We may even find the same discontinuities within ourselves. Perhaps we rise in the ranks at work while sinking into discord at home, or vice versa. Maybe we prove capable as individual performers but fail as managers. Most likely of all, perhaps, we accomplish much good when, unsure of ourselves, we depend on God, but wreak havoc when success leads us to self-reliance. Like the judges, we are people of contradiction and frailty. Our only hope, or else despair, is the forgiveness and transformation made possible for us in Christ.

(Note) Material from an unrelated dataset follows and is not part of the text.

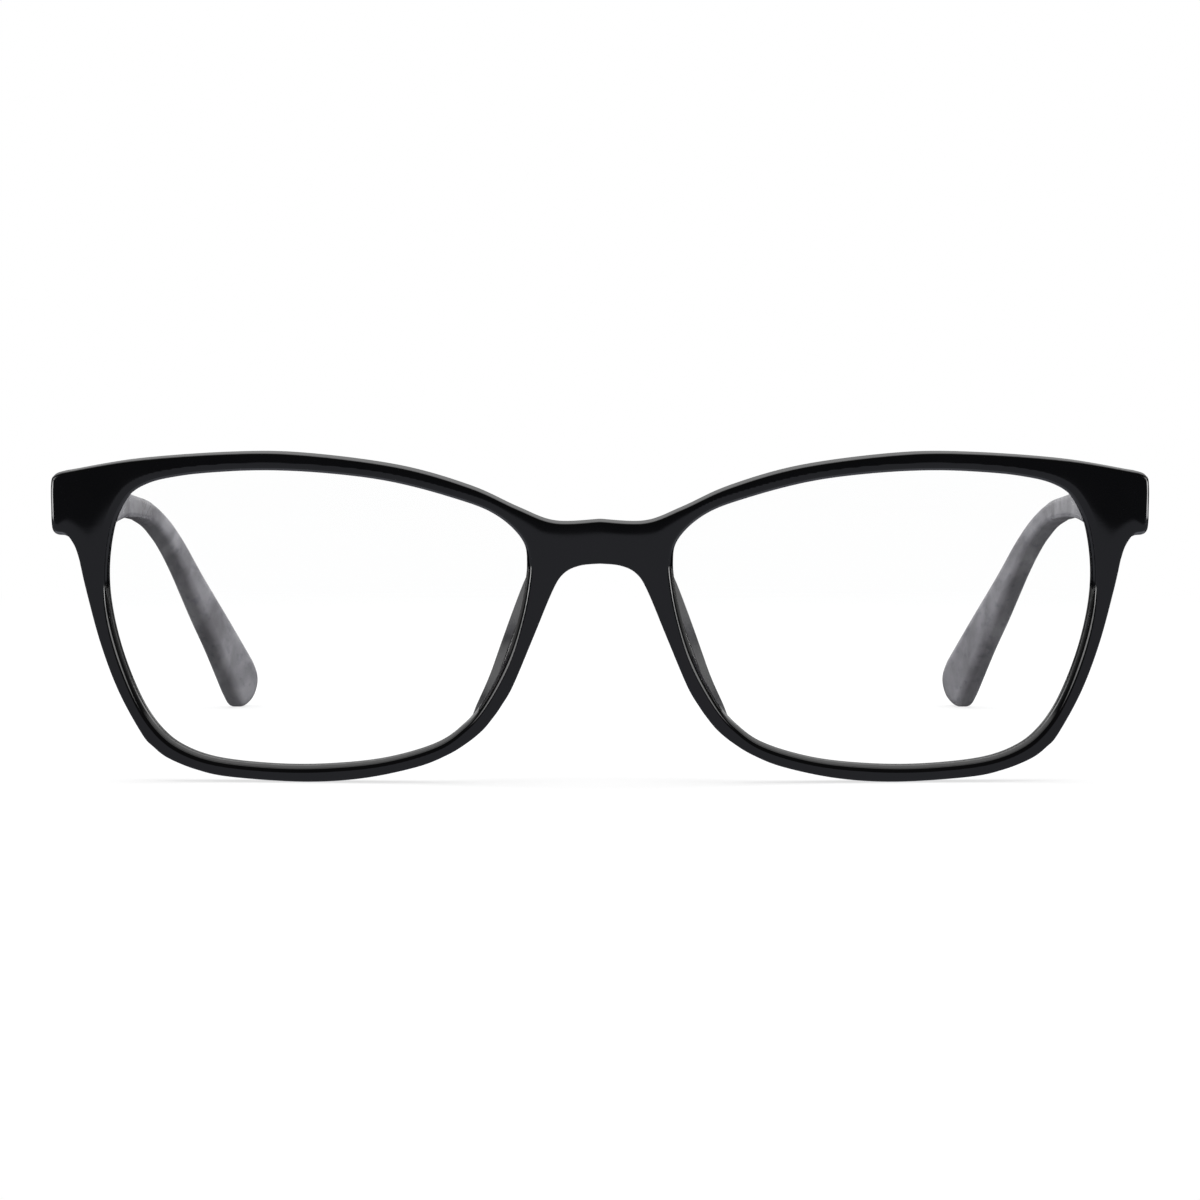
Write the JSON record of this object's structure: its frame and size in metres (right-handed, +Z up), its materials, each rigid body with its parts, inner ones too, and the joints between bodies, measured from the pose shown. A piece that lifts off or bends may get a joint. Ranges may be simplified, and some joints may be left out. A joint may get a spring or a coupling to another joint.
{
  "type": "eyeglasses frame",
  "caption": "Full-rim plastic eyeglasses frame with bonded nose pads, clear display lenses, riveted barrel hinges and fold-in marbled temples with curved tips.",
  "frame": {"origin": "middle of the box's underside, on the surface that the lower rims and temple tips stand on, temples open", "axes": "+X to the right as seen from the front, which is the wearer's left, and names that end in _right are on that side; -Y the way the front faces; +Y back along the temples; +Z up"},
  "size_m": [0.1366, 0.1348, 0.0413],
  "materials": {
    "front_plastic": "polished black acetate",
    "demo_lens": "clear polished display lens",
    "pad_plastic": "polished smoke-black acetate",
    "hinge_metal": "tumbled nickel silver",
    "rivet_metal": "satin nickel silver",
    "screw_metal": "turned steel",
    "temple_acetate": "polished grey marbled acetate",
    "core_metal": "drawn nickel silver wire"
  },
  "bodies": {
    "front": {"front_frame": "front_plastic", "lens_left": "demo_lens", "nose_pad_left": "pad_plastic", "hinge_front_leaf_left": "hinge_metal", "front_rivet_left_1": "rivet_metal", "front_rivet_left_2": "rivet_metal", "hinge_screw_left": "screw_metal", "lens_right": "demo_lens", "nose_pad_right": "pad_plastic", "hinge_front_leaf_right": "hinge_metal", "front_rivet_right_1": "rivet_metal", "front_rivet_right_2": "rivet_metal", "hinge_screw_right": "screw_metal"},
    "temple_arm_left": {"temple_left": "temple_acetate", "hinge_temple_leaf_left": "hinge_metal", "temple_rivet_left_1": "rivet_metal", "temple_rivet_left_2": "rivet_metal", "temple_core_wire_left": "core_metal"},
    "temple_arm_right": {"temple_right": "temple_acetate", "hinge_temple_leaf_right": "hinge_metal", "temple_rivet_right_1": "rivet_metal", "temple_rivet_right_2": "rivet_metal", "temple_core_wire_right": "core_metal"}
  },
  "joints": [
    {"name": "temple_fold_right", "type": "hinge", "parent": "front", "child": "temple_arm_right", "pos_m": [0.0635, -0.05178, 0.03398], "axis": [0, 0.0529, 0.9986], "range_deg": [0, 86]},
    {"name": "temple_fold_left", "type": "hinge", "parent": "front", "child": "temple_arm_left", "pos_m": [-0.0635, -0.05178, 0.03398], "axis": [0, -0.0529, -0.9986], "range_deg": [0, 77]}
  ]
}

Gideon’s failures are intensified in the judges who follow him. Gideon’s son Abimelech unites the people around him, but only by killing his seventy brothers standing in his way. Jephthah starts as a brigand, goes on to deliver the people from the Ammonites, but destroys his own family and future with a dreadful vow that leads to the death of his daughter. The most famous of the judges, Samson, wreaks havoc amongst the Philistines, but infamously succumbs to the seductions of the pagan Delilah to his own ruin.
What are we to make of all this for our work in today’s world? First of all, the stories of the judges affirm the truth that God works through broken people. This is surely true, for a number of the judges—Gideon, Barak, Samson and Jephthah— are praised in the New Testament, along with Rahab (see Hebrews 11:31-34). The book of Judges does not hesitate to point out that the Spirit of God empowered them to bring about mighty acts of deliverance in the face of overwhelming odds. Furthermore they were more than instruments in God’s hand. They responded positively towards God’s call to deliver the nation, and through them God delivered his people again and again.

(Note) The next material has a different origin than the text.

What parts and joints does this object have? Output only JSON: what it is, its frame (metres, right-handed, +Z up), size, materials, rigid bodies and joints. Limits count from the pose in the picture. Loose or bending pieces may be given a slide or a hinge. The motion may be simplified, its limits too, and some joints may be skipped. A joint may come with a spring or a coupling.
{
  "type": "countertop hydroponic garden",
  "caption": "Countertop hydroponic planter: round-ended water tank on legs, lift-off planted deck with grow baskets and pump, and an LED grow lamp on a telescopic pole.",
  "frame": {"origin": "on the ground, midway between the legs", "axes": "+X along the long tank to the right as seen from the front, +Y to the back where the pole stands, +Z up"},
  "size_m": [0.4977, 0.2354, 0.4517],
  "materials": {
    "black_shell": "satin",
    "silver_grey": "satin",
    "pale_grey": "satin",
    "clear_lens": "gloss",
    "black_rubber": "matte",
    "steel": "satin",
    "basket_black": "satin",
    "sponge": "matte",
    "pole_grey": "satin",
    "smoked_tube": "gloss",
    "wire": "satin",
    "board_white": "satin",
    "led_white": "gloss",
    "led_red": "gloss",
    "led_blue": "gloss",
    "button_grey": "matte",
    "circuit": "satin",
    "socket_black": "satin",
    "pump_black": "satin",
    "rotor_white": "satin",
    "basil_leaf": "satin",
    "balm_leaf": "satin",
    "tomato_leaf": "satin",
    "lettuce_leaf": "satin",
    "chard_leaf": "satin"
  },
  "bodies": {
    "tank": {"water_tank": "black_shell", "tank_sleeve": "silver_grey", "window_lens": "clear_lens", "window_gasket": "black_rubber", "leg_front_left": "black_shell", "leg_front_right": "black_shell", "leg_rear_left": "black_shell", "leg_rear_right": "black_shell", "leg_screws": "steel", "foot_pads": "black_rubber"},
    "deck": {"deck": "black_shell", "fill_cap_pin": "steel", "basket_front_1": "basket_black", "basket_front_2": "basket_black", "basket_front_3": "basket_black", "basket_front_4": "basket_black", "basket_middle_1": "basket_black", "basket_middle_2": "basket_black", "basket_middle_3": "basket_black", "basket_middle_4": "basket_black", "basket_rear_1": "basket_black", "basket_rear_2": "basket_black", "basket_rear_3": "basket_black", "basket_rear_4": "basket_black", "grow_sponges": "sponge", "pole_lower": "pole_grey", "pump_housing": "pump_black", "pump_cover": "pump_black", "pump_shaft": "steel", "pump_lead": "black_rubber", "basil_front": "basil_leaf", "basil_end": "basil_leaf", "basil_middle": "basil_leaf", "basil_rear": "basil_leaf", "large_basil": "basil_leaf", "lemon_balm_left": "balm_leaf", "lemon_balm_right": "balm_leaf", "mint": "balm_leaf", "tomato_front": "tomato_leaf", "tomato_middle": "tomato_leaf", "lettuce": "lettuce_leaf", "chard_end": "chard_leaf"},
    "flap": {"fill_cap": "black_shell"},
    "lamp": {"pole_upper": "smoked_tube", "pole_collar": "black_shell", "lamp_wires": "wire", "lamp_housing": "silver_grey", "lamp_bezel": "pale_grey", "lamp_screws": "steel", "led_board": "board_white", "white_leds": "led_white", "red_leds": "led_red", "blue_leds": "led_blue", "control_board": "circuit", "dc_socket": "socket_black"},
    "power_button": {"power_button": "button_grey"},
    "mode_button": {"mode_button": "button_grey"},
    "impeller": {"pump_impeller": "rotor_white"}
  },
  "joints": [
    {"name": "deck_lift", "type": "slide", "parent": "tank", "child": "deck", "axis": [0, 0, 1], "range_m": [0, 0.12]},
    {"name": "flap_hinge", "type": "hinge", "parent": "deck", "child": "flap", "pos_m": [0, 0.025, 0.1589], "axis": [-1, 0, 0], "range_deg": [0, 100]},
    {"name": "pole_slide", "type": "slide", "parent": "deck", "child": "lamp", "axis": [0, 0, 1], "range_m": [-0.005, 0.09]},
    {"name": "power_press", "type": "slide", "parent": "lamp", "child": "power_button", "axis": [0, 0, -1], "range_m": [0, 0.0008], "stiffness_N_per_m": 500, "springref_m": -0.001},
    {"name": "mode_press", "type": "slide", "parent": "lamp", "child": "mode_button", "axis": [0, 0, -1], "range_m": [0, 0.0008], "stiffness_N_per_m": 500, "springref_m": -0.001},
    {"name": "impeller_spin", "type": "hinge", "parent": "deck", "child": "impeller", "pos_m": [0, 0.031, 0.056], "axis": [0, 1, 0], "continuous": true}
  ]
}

Yet the overall tenor of Judges does not encourage us to make these men into role models. The burden of the book is that the nation is a mess, awash in compromise, and its leaders are a disappointment in their disobedience of God’s covenant. A more appropriate lesson to draw might be that success– even God-given success – is not necessarily a pronouncement of God’s favor. When our efforts in the workplace are blessed, especially in the face of adverse circumstances, it is tempting to reason, “Well, God obviously has his hand in this, so he must be rewarding me for being a good person.” But the history of the judges shows that God works when he wishes, and how he wishes, and through whom he wishes. He acts according to his plans, not according to our merit or lack thereof. We cannot take credit as if we deserved the blessings of success. Likewise, we cannot stand in judgment ourselves over those whom we deem less deserving of God’s favor, whether they be our coworkers or our leaders.
- How does what you heard apply to your work?
God, thank you for being present with us today. Please stay with us in our work, wherever we go. Amen.